Only the lines from the line with "const model = new THREE.Group();" through the line with "obj.matrix_world = world" should be copied, exactly as they appear, with both ends kept.

■ ■ ■ ■ ■ ■ ■

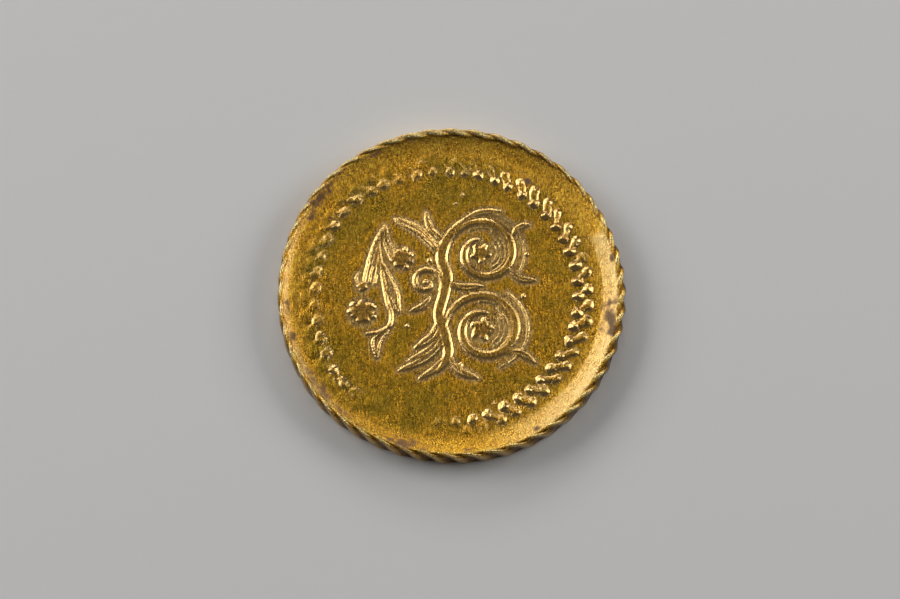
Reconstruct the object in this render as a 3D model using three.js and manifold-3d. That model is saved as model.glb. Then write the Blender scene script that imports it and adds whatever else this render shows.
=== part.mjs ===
// A struck gold coin with a rope-twist edge, lying on its reverse.
// Millimetres, +Z up, with the origin at the centre of the underside.
//
// The coin is one piece of metal: a thin plate, thickened round the edge into a raised lip whose
// outside is worked into a slanting rope. Inside the lip a slope runs down to the flat field,
// which carries a ring of twisted links, a flower sprig and a scrolling vine in low relief.

import * as THREE from 'three';
import { mergeVertices } from 'three/addons/utils/BufferGeometryUtils.js';
import Module from 'manifold-3d';

const wasm = await Module();
wasm.setup();

const deg = THREE.MathUtils.degToRad;

// ---------------------------------------------------------------- driving dimensions
const RADIUS = 9.5; // over the rope edge
const HEIGHT = 1.3; // over the lip, standing on the underside
const OBVERSE_DEPTH = 0.45; // from the lip down to the upper field
const REVERSE_DEPTH = 0.35; // from the underside up to the lower field
const OBVERSE_Z = HEIGHT - OBVERSE_DEPTH;
const REVERSE_Z = REVERSE_DEPTH;

const ROPE_STRANDS = 48; // slanting strands round the edge
const STEPS_PER_STRAND = 4;
const ROPE_DEPTH = 0.11; // mean depth of the grooves between strands
const ROPE_WEAR = 0.55; // how much deeper or shallower the grooves are on two opposite sides
const ROPE_DEEPEST = deg(-45); // where round the edge they are deepest
const ROPE_LEAN = 0.75; // sideways run of a strand for each millimetre along the section
const CROWDING = { at: deg(38), reach: deg(38), shift: deg(4.2) }; // strands cut closer here
const OVAL = { at: deg(-32), swell: 0.05 }; // the hand-cut blank is a little out of round

const LINKS = 50; // links of the twisted ring
const LINK_RING_RADIUS = 7.5;
const LINK_RING_CENTRE = new THREE.Vector2(-0.33, 0); // struck a little off the centre
const LINK_LENGTH = 0.9;
const LINK_WIDTH = 0.42;
const LINK_RELIEF = 0.17;
const LINK_TWIST = deg(45); // each link's turn from the radius

const RELIEF = 0.13; // of the sprig and the vine above the field
const REVERSE_RELIEF = 0.1;
const ROOT = 0.08; // how far each raised piece reaches down into the plate

const gold = new THREE.MeshStandardMaterial({
  name: 'gold', color: 0xc8962c, roughness: 0.35, metalness: 1.0,
});

// ---------------------------------------------------------------- solids and meshes
/** Turns a closed three.js geometry into a solid that can be joined or cut. */
function solidOf(geometry) {
  const bare = geometry.clone();
  bare.deleteAttribute('normal');
  bare.deleteAttribute('uv');
  const merged = mergeVertices(bare, 1e-5);
  const corners = merged.index.array;
  const kept = [];
  for (let i = 0; i < corners.length; i += 3) {
    const [a, b, c] = [corners[i], corners[i + 1], corners[i + 2]];
    if (a !== b && b !== c && c !== a) kept.push(a, b, c);
  }
  return new wasm.Manifold(new wasm.Mesh({
    numProp: 3,
    vertProperties: new Float32Array(merged.attributes.position.array),
    triVerts: new Uint32Array(kept),
  }));
}

/** Turns a solid back into a three.js geometry with flat-shaded faces. */
function geometryOf(solid) {
  const mesh = solid.getMesh();
  const geometry = new THREE.BufferGeometry();
  geometry.setAttribute('position', new THREE.BufferAttribute(mesh.vertProperties, 3));
  geometry.setIndex(new THREE.BufferAttribute(mesh.triVerts, 1));
  geometry.computeVertexNormals();
  return geometry;
}

// ---------------------------------------------------------------- the plate and its rope edge
/** Radius at which the upper field ends and the slope to the lip begins, widest slope at +X. */
function slopeFoot(angle) {
  return RADIUS * (0.897 - 0.035 * Math.cos(angle + 0.25));
}

/** How far the blank's outline stands outside or inside a true circle. */
function outOfRound(angle) {
  return OVAL.swell * Math.cos(2 * (angle - OVAL.at));
}

/** Depth of the groove at a place on the rope: 0 on a strand's crest, full between two strands. */
function ropeGroove(angle, along) {
  const crowded = CROWDING.shift * Math.exp(-(((angle - CROWDING.at) / CROWDING.reach) ** 2));
  const turn = angle + crowded + deg(0.3) - (ROPE_LEAN * along) / RADIUS;
  const depth = ROPE_DEPTH * (1 + ROPE_WEAR * Math.cos(angle - ROPE_DEEPEST));
  return depth * (1 - Math.abs(Math.cos((ROPE_STRANDS / 2) * turn)));
}

/**
 * The rings of the turned section, from the middle of the upper face round to the middle of the
 * lower one. rope is the share of a groove that the ring takes, along is how far it lies along
 * the section from the lip's inner edge, and foot marks the ring that follows the slope's foot.
 */
const SECTION = [
  { r: 0, z: OBVERSE_Z },
  { r: RADIUS * 0.897, z: OBVERSE_Z, foot: true },
  { r: RADIUS * 0.95, z: HEIGHT - 0.05, rope: 0.25, along: 0 },
  { r: RADIUS * 0.972, z: HEIGHT, rope: 0.35, along: 0.2 },
  { r: RADIUS * 0.992, z: HEIGHT * 0.86, rope: 0.9, along: 0.5 },
  { r: RADIUS, z: HEIGHT * 0.5, rope: 1, along: 0.95 },
  { r: RADIUS * 0.992, z: HEIGHT * 0.14, rope: 0.9, along: 1.4 },
  { r: RADIUS * 0.972, z: 0, rope: 0.4, along: 1.65 },
  { r: RADIUS * 0.925, z: 0 },
  { r: RADIUS * 0.88, z: REVERSE_Z },
  { r: 0, z: REVERSE_Z },
];

/** The plate turned on the lathe, then grooved into a rope and given its uneven slope. */
function makePlate() {
  const outline = SECTION.map(({ r, z }) => new THREE.Vector2(r, z)).reverse();
  const plate = new THREE.LatheGeometry(outline, ROPE_STRANDS * STEPS_PER_STRAND);
  plate.rotateX(Math.PI / 2);
  const place = plate.attributes.position;
  for (let i = 0; i < place.count; i += 1) {
    const ring = SECTION[SECTION.length - 1 - (i % SECTION.length)];
    if (ring.r === 0) continue;
    const angle = Math.atan2(place.getY(i), place.getX(i));
    const radius = ring.foot ? slopeFoot(angle)
      : ring.r + outOfRound(angle) - (ring.rope ?? 0) * ropeGroove(angle, ring.along ?? 0);
    place.setX(i, radius * Math.cos(angle));
    place.setY(i, radius * Math.sin(angle));
  }
  return solidOf(plate);
}

// ---------------------------------------------------------------- raised pieces
/** Stands an outline up from the field: top is above it, and the root is sunk into the plate. */
function raised(shape, relief) {
  return new THREE.ExtrudeGeometry(shape, { depth: relief + ROOT, bevelEnabled: false })
    .translate(0, 0, OBVERSE_Z - ROOT);
}

/** A ribbon along a curve that swells from a thin tip at each end; fullness keeps it wide for longer. */
function ribbon(curve, steps, width, fullness) {
  const tip = 0.06;
  const left = [];
  const right = [];
  for (let i = 0; i <= steps; i += 1) {
    const t = i / steps;
    const at = curve.getPoint(t);
    const along = curve.getTangent(t);
    const half = (tip + (width - tip) * (1 - Math.abs(2 * t - 1) ** fullness)) / 2;
    left.push(new THREE.Vector2(at.x - along.y * half, at.y + along.x * half));
    right.unshift(new THREE.Vector2(at.x + along.y * half, at.y - along.x * half));
  }
  return new THREE.Shape([...left, ...right]);
}

/** A smooth curve through a few places, given as [x, y] pairs. */
function through(...places) {
  return new THREE.SplineCurve(places.map(([x, y]) => new THREE.Vector2(x, y)));
}

/** A volute that winds from its outer end in to its eye; turns below 0 wind clockwise. */
class Volute extends THREE.Curve {
  constructor(x, y, outer, inner, start, turns) {
    super();
    Object.assign(this, { x, y, outer, inner, start, turns });
  }

  getPoint(t, target = new THREE.Vector2()) {
    const angle = this.start + 2 * Math.PI * this.turns * t;
    const radius = this.outer + (this.inner - this.outer) * t;
    return target.set(this.x + radius * Math.cos(angle), this.y + radius * Math.sin(angle));
  }
}

/** A pointed leaf between two places, bowed sideways by bow times its length. */
function leaf(from, to, width, bow = 0) {
  const [x, y] = [(from[0] + to[0]) / 2, (from[1] + to[1]) / 2];
  const [dx, dy] = [to[0] - from[0], to[1] - from[1]];
  return ribbon(through(from, [x - dy * bow, y + dx * bow], to), 6, width, 2);
}

/** A small blossom: a disc whose edge swells into petals. */
function blossom(x, y, radius, petals) {
  const steps = petals * 4;
  const edge = [];
  for (let i = 0; i < steps; i += 1) {
    const angle = (2 * Math.PI * i) / steps;
    const reach = radius * (0.86 + 0.14 * Math.cos(petals * angle));
    edge.push(new THREE.Vector2(x + reach * Math.cos(angle), y + reach * Math.sin(angle)));
  }
  return new THREE.Shape(edge);
}

/** The flower sprig at the left: a stem, four leaves, a bud and two blossoms. */
function sprigShapes() {
  const stem = through([-3.66, 3.95], [-3.9, 2.98], [-3.76, 1.66], [-3.6, 0.57], [-3.42, -0.4],
    [-3.2, -1.1], [-3.32, -1.75], [-3.95, -2.12], [-4.55, -2.17]);
  return [
    [ribbon(stem, 16, 0.24, 6), 1.0],
    [leaf([-3.72, 3.7], [-4.66, 0.66], 0.46, -0.05), 0.85],
    [leaf([-3.62, 3.85], [-3.2, 2.0], 0.3, -0.04), 0.8],
    [leaf([-3.78, 1.8], [-2.78, -0.95], 0.42, 0.07), 0.7],
    [leaf([-3.5, -2.0], [-3.98, -3.52], 0.36, -0.12), 0.85],
    [blossom(-2.74, 2.13, 0.56, 6), 1.1],
    [blossom(-4.78, -1.0, 0.6, 6), 1.1],
    [blossom(-4.8, 0.56, 0.24, 3), 0.9],
  ];
}

/** The scrolling vine to the right of the sprig: a waving stem, volutes, leaves and blossoms. */
function vineShapes() {
  const stem = through([-0.75, -4.4], [-0.15, -3.4], [-0.3, -2.3], [-0.62, -1.1], [-0.35, 0.1],
    [-0.2, 1.1], [-0.5, 2.2], [-0.15, 3.3], [0.7, 4.35]);
  return [
    [ribbon(stem, 16, 0.46, 6), 1.1],
    [ribbon(new Volute(1.85, -1.95, 2.2, 0.78, deg(190), -1.45), 30, 0.38, 6), 1.0],
    [ribbon(new Volute(1.8, 2.4, 2.15, 0.7, deg(196), -1.42), 28, 0.34, 6), 0.95],
    [ribbon(new Volute(-1.35, 0.75, 0.9, 0.3, deg(-35), 1.1), 14, 0.26, 6), 0.9],
    [blossom(1.85, -1.95, 0.46, 5), 1.15],
    [blossom(1.8, 2.4, 0.4, 5), 1.05],
    [leaf([-0.5, 2.3], [-3.05, 4.4], 0.52, -0.1), 0.9],
    [leaf([-0.3, 3.1], [-1.35, 4.75], 0.36, 0.14), 0.8],
    [leaf([0.5, 4.15], [2.75, 4.85], 0.3, 0.1), 0.85],
    [leaf([-0.5, -1.2], [-1.95, -3.0], 0.46, 0.14), 0.9],
    [leaf([-0.2, -2.4], [-2.8, -4.25], 0.42, 0.1), 0.85],
    [leaf([-0.2, -3.3], [1.5, -4.7], 0.42, -0.14), 0.85],
    [leaf([3.2, 1.5], [4.65, 0.85], 0.36, -0.16), 0.8],
    [leaf([2.75, -3.3], [4.6, -3.85], 0.36, 0.16), 0.8],
    [leaf([-0.25, 0.75], [1.75, 0.55], 0.36, -0.1), 0.75],
  ];
}

/** One ring of twisted links: flattened beads, each turned from the radius by the same angle. */
function linkRing(fieldZ, relief, side, facets) {
  const links = [];
  for (let i = 0; i < LINKS; i += 1) {
    const angle = (2 * Math.PI * i) / LINKS;
    const bead = new THREE.SphereGeometry(1, facets, 4);
    bead.rotateX(Math.PI / 2);
    bead.scale(LINK_LENGTH / 2, LINK_WIDTH / 2, relief + 0.02);
    bead.rotateZ(angle + LINK_TWIST * side);
    bead.translate(
      LINK_RING_CENTRE.x + LINK_RING_RADIUS * Math.cos(angle),
      LINK_RING_CENTRE.y + LINK_RING_RADIUS * Math.sin(angle),
      fieldZ - 0.02 * side,
    );
    links.push(solidOf(bead));
  }
  return links;
}

/** The plain eight-petalled flower in the middle of the reverse, standing down from its field. */
function reverseFlower() {
  const petals = 8;
  const parts = [];
  for (let i = 0; i < petals; i += 1) {
    const petal = new THREE.SphereGeometry(1, 6, 4);
    petal.rotateX(Math.PI / 2);
    petal.scale(1.15, 0.42, REVERSE_RELIEF + 0.02);
    petal.translate(1.75, 0, REVERSE_Z + 0.02);
    petal.rotateZ((2 * Math.PI * i) / petals);
    parts.push(solidOf(petal));
  }
  const eye = new THREE.SphereGeometry(1, 8, 4);
  eye.rotateX(Math.PI / 2);
  eye.scale(0.45, 0.45, REVERSE_RELIEF + 0.04);
  eye.translate(0, 0, REVERSE_Z + 0.02);
  parts.push(solidOf(eye));
  return parts;
}

// ---------------------------------------------------------------- the coin
function makeCoin() {
  let coin = makePlate();
  const raisedPieces = [...sprigShapes(), ...vineShapes()]
    .map(([shape, share]) => solidOf(raised(shape, RELIEF * share)));
  const pieces = [
    ...raisedPieces,
    ...linkRing(OBVERSE_Z, LINK_RELIEF, 1, 8),
    ...linkRing(REVERSE_Z, REVERSE_RELIEF, -1, 6),
    ...reverseFlower(),
  ];
  for (const piece of pieces) coin = coin.add(piece);
  const mesh = new THREE.Mesh(geometryOf(coin), gold);
  mesh.name = 'coin';
  return mesh;
}

const model = new THREE.Group();
model.name = 'gold_coin';
model.add(makeCoin());

export default model;
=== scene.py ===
"""A struck gold coin with a rope-twist edge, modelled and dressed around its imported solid."""

import logging
import math
from dataclasses import dataclass, field
from enum import Enum

import bpy
import numpy as np
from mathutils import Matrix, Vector


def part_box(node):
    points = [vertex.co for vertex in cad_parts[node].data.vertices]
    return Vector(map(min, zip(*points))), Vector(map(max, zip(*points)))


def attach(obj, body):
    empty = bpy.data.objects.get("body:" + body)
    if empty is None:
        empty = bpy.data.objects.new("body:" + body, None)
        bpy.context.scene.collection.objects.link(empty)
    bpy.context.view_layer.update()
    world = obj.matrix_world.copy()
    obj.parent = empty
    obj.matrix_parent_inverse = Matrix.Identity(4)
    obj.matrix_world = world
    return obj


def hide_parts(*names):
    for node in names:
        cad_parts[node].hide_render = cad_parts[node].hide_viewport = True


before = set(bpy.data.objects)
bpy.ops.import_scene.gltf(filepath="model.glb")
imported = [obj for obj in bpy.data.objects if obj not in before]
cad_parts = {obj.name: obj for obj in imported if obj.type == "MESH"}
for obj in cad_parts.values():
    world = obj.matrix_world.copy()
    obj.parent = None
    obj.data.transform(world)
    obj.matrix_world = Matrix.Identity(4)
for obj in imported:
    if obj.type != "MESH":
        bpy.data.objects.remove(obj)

logging.basicConfig(level=logging.INFO, format="%(message)s")
log = logging.getLogger("coin")

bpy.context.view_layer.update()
COIN_NODE = "coin"
BODY = "root"

# The coin's driving sizes, in millimetres. One millimetre in metres follows from the solid.
RADIUS = 9.5
HEIGHT = 1.3
OBVERSE_Z = 0.85
REVERSE_Z = 0.35
MM = (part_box(COIN_NODE)[1][2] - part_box(COIN_NODE)[0][2]) / HEIGHT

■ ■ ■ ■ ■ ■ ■

◆ TASK ANSWER:
const model = new THREE.Group();
model.name = 'gold_coin';
model.add(makeCoin());

export default model;
=== scene.py ===
"""A struck gold coin with a rope-twist edge, modelled and dressed around its imported solid."""

import logging
import math
from dataclasses import dataclass, field
from enum import Enum

import bpy
import numpy as np
from mathutils import Matrix, Vector


def part_box(node):
    points = [vertex.co for vertex in cad_parts[node].data.vertices]
    return Vector(map(min, zip(*points))), Vector(map(max, zip(*points)))


def attach(obj, body):
    empty = bpy.data.objects.get("body:" + body)
    if empty is None:
        empty = bpy.data.objects.new("body:" + body, None)
        bpy.context.scene.collection.objects.link(empty)
    bpy.context.view_layer.update()
    world = obj.matrix_world.copy()
    obj.parent = empty
    obj.matrix_parent_inverse = Matrix.Identity(4)
    obj.matrix_world = world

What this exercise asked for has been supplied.